Palestinian In this heartbreaking and enraging documentary, director Antonia Caccia invites Muslim women in the Gaza Strip to tell the stories of their curtailed lives. With unflinching frankness, they speak of abductions into marriage at 12 years of age, of dreams of education and career smashed by annual pregnancy, of weaning daughters early so as to conceive a coveted boychild, of acid thrown in the faces of women who go out unveiled, of a husband shared by several wives, one of them a "feminist." The women in Stories are seared into the mind's eye, unforgettable in their dignity and force of character -- against all odds.
DIRECTOR: Antonia Caccia
CINEMATOGRAPHER: Jonathan Collinson
EDITOR: Brand Thumim
1996
Stories of Honor and Shame completes Antonio Caccia's trilogy of films devoted to Palestinian lives and the difficult issues which consume them in both Israel and the occupied territories. A graduate of the National Film School, Caccia made her film debut in 1970 with End of the Dialogue, one of the earliest documentaries to expose life in the black townships of South Africa. On Our Land (1981), her first film about the Palestinians, was made in 1981 and largely featured the Arab village of al-Fahun in northern Israel. It remains one of the most eloquent films made on the subject of Palestinian dispossession. Voices From Gaza (1989), Caccia's second film, was made during the first year of the intifada and inevitably reflects the events of the period. Stories of Honor and Shame is Caccia's most recent work, and she returns to Gaza where she touches on the deep cultural differences between the Middle East and the West. The film is her most intimate work yet.

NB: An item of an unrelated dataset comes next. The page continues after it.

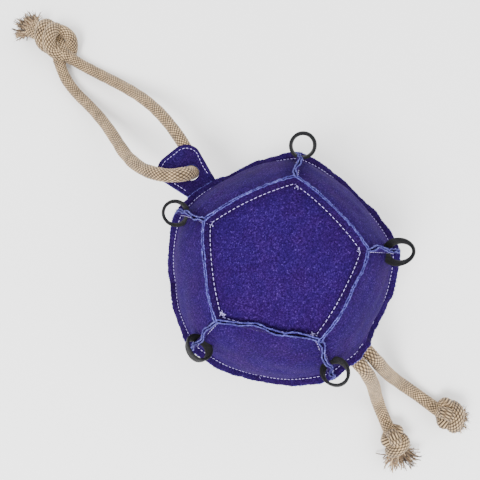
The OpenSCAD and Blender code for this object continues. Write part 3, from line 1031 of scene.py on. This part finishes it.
def seam_threads():
    threads = {kind: Soup() for kind in ("top", "upper", "middle", "lower", "base")}
    fin_stitches(threads)
    foot_stitches(threads["base"])
    loose_ends(threads)
    for kind, soup in threads.items():
        attach(soup.mesh(kind + "_stitches", [THREAD]), "ball", "thread", kind + "_seam_thread")


seam_threads()

# ------------ tape loops

LOOP_R = 8
LOOP_E = SEAM_LEN / 2 - 14  # how far along its seam and how far out a loop is sewn on
LOOP_OUT = math.sqrt(ARC_R**2 - LOOP_E**2) - ARC_DROP + 2.6
LOOP_X = LOOP_OUT * math.cos(LEAN) + LOOP_E * math.sin(LEAN)
LOOP_Z = BALL_Z + LOOP_OUT * math.sin(LEAN) - LOOP_E * math.cos(LEAN)
# each loop's pitch in degrees, as in the CAD; its shift outwards, sideways and up from its place there; how
# much longer than wide it has been pulled; and how far its tape leans out, as a slope
LOOPS = [
    (18, (0.9, -1.0, 1.8), 1.0, 0.2),
    (24, (-4.6, 2.8, 4.6), 1.03, 0.2),
    (55, (-4.2, 3.2, 4.4), 0.98, 0.25),
    (34, (-5.4, 2.2, 5.2), 1.02, 0.25),
    (36, (-5.2, -1.8, 5.0), 1.13, 0.45),
]


def tape_loop(n, pitch, shift, oval, flare):
    """A closed ring of woven tape through the fin, a little out of true."""
    a = np.linspace(0, 2 * math.pi, 90, endpoint=False)
    path = np.stack([LOOP_R * oval * (1 + np.cos(a)) - 0.5, LOOP_R / oval * np.sin(a), 0 * a], 1)
    tangent = unit(np.stack([-oval * np.sin(a), np.cos(a) / oval, 0 * a], 1))
    out = np.cross(tangent, [0, 0, 1.0])
    w = np.array([-3.0, -2.6, -1.5, 0, 1.5, 2.6, 3.0, 2.6, 1.5, 0, -1.5, -2.6])
    thick = np.array([0, 0.75, 1, 1, 1, 0.75, 0, -0.75, -1, -1, -1, -0.75])
    sway = 0.5 * np.sin(2 * a + n)
    points = path[:, None] + out[:, None] * thick[None, :, None]
    points += out[:, None] * flare * w[None, :, None]
    points[..., 2] += w[None, :] + sway[:, None]
    turn = rot_z(math.radians(72 * n - 36))
    place = turn @ (np.array([LOOP_X, 0, LOOP_Z]) + shift)
    soup = Soup()
    soup.grid(points @ (turn @ rot_y(-math.radians(pitch))).T + place, close=True)
    piece = soup.mesh(f"woven_tape_loop_{n}", [TAPE])
    uv = piece.data.uv_layers.new(name="UVMap")
    table = np.stack([np.repeat(LOOP_R * a, len(w)), np.tile(w, len(path))], 1)
    corners = np.array([corner.vertex_index for corner in piece.data.loops])
    uv.data.foreach_set("uv", table[corners].ravel() * 0.9)
    attach(piece, f"tape_loop_{n}", "tape", f"tape_loop_{n}")


for n, loop in enumerate(LOOPS, 1):
    tape_loop(n, *loop)

# ------------ pull tab

TAB_ROOT, TAB_WIDE, TAB_END = 77.4, 107.5, 119.5  # y of its root, its widest place and its end
TAB_ROOT_HALF, TAB_WIDE_HALF = 13, 18.3  # half its width at the first two
TAB_CORNER, TAB_CX = 12.0, 6.3  # radius and x of its rounded corners
STITCHES_FROM = 86.5  # y where its margin stitches start
HOLE = np.array([2.0, 97.0])
HOLE_R = 6.2


def tab_side(y):
    """Half width of the tab at height y along it."""
    straight = np.interp(y, [70, 86.2, TAB_WIDE], [TAB_ROOT_HALF, TAB_ROOT_HALF, TAB_WIDE_HALF])
    corner = TAB_CX + np.sqrt(np.maximum(TAB_CORNER**2 - (y - TAB_END + TAB_CORNER) ** 2, 0))
    return np.where(y > TAB_END - TAB_CORNER, corner, straight)


def tab_outline():
    corner = TAB_END - TAB_CORNER + TAB_CORNER * np.sin(np.linspace(0.02, math.pi / 2, 26))
    y = np.concatenate([np.linspace(TAB_ROOT, TAB_WIDE, 60), corner])
    right = np.stack([tab_side(y), y], 1)
    root = np.stack([np.linspace(-TAB_ROOT_HALF, TAB_ROOT_HALF, 20)[1:-1], np.full(18, TAB_ROOT)], 1)
    return np.vstack([right, right[::-1] * [-1, 1], root])


def tab_world(p):
    """Bends flat tab points, (x, y, z), to the seam's lean at the root and the tab's own lean beyond it."""
    x, y = p[..., 0], p[..., 1]
    roll = LEAN + (math.radians(8) - LEAN) * smooth((y - 79) / 8.5)
    ripple = 0.35 * np.sin(x / 9 + y / 13) * smooth((y - 88) / 12)
    z = p[..., 2] + ripple
    cos, sin = np.cos(roll), np.sin(roll)
    return np.stack([x * cos + z * sin, y, -x * sin + z * cos + BALL_Z], -1)


def tab_face(direction, dist, sign):
    """Rows of one face of the tab, from the hole to the rim: each is its points and its height."""
    rows = []
    for t in (0.0, 0.4, 1.2, 3.0):
        rows.append((HOLE + direction * (HOLE_R + t), sign * (1.0 + 0.35 * smooth(t))))
    for t in np.linspace(0, 1, 8)[1:-1]:
        rows.append((HOLE + direction * (HOLE_R + 3 + t * (dist - HOLE_R - 3 - 6)), sign * 1.38))
    for t in np.concatenate([[0.0, 0.22, 0.7], np.linspace(1.6, 6, 8)])[::-1]:
        dip = 0.28 * math.exp(-(((t - 3.2) / 0.8) ** 2))
        edge_drop = 0.45 * (1 - float(smooth(t / 0.9)))
        rows.append((HOLE + direction * (dist - t), sign * (1.36 - dip - edge_drop)))
    return rows


def tab_suede(direction, dist):
    """Both layers of the tab, with a crease between them at the rim and in the hole."""
    front, back = tab_face(direction, dist, 1), tab_face(direction, dist, -1)
    rim = [(HOLE + direction * (dist + out), z) for out, z in ((0.12, 0.5), (-0.35, 0.0), (0.12, -0.5))]
    hole = [(HOLE + direction * (HOLE_R + out), z) for out, z in ((-0.15, -0.5), (0.3, 0.0), (-0.15, 0.5))]
    rows = front + rim + back[::-1] + hole
    points = np.stack([np.concatenate([xy, np.full((len(xy), 1), z)], 1) for xy, z in rows])
    mats = np.zeros(points.shape[:2], int)
    mats[len(front) - 1 : len(front) + 4] = 1
    mats[-4:] = 1
    soup = Soup()
    soup.grid(tab_world(points), mats, close=True, flip=True)
    # The tab's suede is the darker copy: painted shade.
    tab = soup.mesh("suede_pull_tab", [TAB_SUEDE_PAINTED_SHADE, RAW])
    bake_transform(tab)
    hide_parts("tab_root", "tab_front", "tab_back")


def tab_stitches(direction, dist):
    """A row of stitches along the tab's margin, on both faces."""
    margin = HOLE + direction * (dist - 3.2)
    start = int(np.argmax(margin[:, 1] <= STITCHES_FROM))
    margin = np.roll(margin, -start, axis=0)
    margin = margin[margin[:, 1] > STITCHES_FROM]
    soup = Soup()
    for sign in (1, -1):
        flat = np.concatenate([margin, np.full((len(margin), 1), sign * 1.2)], 1)
        lifted = flat + [0, 0, sign * 0.5]
        stitch_row(soup, tab_world(flat), tab_world(lifted) - tab_world(flat), 300 + sign)
    attach(soup.mesh("tab_stitches", [THREAD]), "pull_tab", "thread", "tab_thread")


def pull_tab():
    outline = tab_outline()
    closed = np.concatenate([np.vstack([outline, outline[:1]]), np.zeros((len(outline) + 1, 1))], 1)
    rim = resample(closed, 0.8)[:-1, :2]
    rim = rim[np.argsort(np.arctan2(rim[:, 1] - HOLE[1], rim[:, 0] - HOLE[0]))]
    direction, dist = unit(rim - HOLE), np.linalg.norm(rim - HOLE, axis=1)[:, None]
    tab_suede(direction, dist)
    tab_stitches(direction, dist)


pull_tab()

Caccia and her Palestinian team, assistant director Marwan Darweish and research Norwraz Abu Mustafa from Gaza's Women Affaires Center, interviewed nearly fifty women before shooting began. They had been warned that while women would speak to them face-to-face, when confronted with a camera, they might not want to be filmed. In the end, only one woman was too frightened to talk on camera. Caccia recalls, "You can have an idea that things are bad for women and perhaps you should make a film about this, but when you are actually confronted with the detailed stories of peoples' lives, it always felt so much worse than anything one had imagined. I used to think, how could they bear it?"
"A lot of people call Gaza 'the big prison' because it is so difficult to get in and out. I remember speaking to somebody about this, and this person said, 'Yes, the men are the prisoners and the women are the prisoners' prisoners.' Before the occupation, there were women who traveled, women swam and played tennis, there was a middle class women's community who were involved in women's struggles so I think there is a feeling that the concentration of the struggle against the occupation put all women's issues on to the side so there wasn't a natural development as there might have been. The only thing one can say against the theory is that there hasn't been much natural development in the Arab world."
Caccia maintains that her social documentaries have been an attempt to "bridge gaps of information." She felt strongly that people must be heard in their own voices, and this is the reason why the stories in Honor and Shame are told mainly in an interview setting. Despite Caccia's own feeling of pessimism when she was making the film, she is not without hope. "Many of the things the women talk about may seen very strange and different from our experience but I found if I want to draw parallels with my grandmother's life or women's lives in the past in the west they would not be so dissimilar. Women often married because things were arranged in some way, and things have changed. So I feel it must change there equally, especially because the women there are so articulate and so conscious. They are not saying, 'This is our culture, this is the way it is and this is the way it should be.' There are many women here who are very oppressed and they accept it completely. So I think a lot has changed in a way and it is small and imperceptible. I just don't see how you keep everyone down forever."
Caccia has devoted more the 15 years to the making of her films and with each she delivers another layer of meaning to the lives of Palestinians.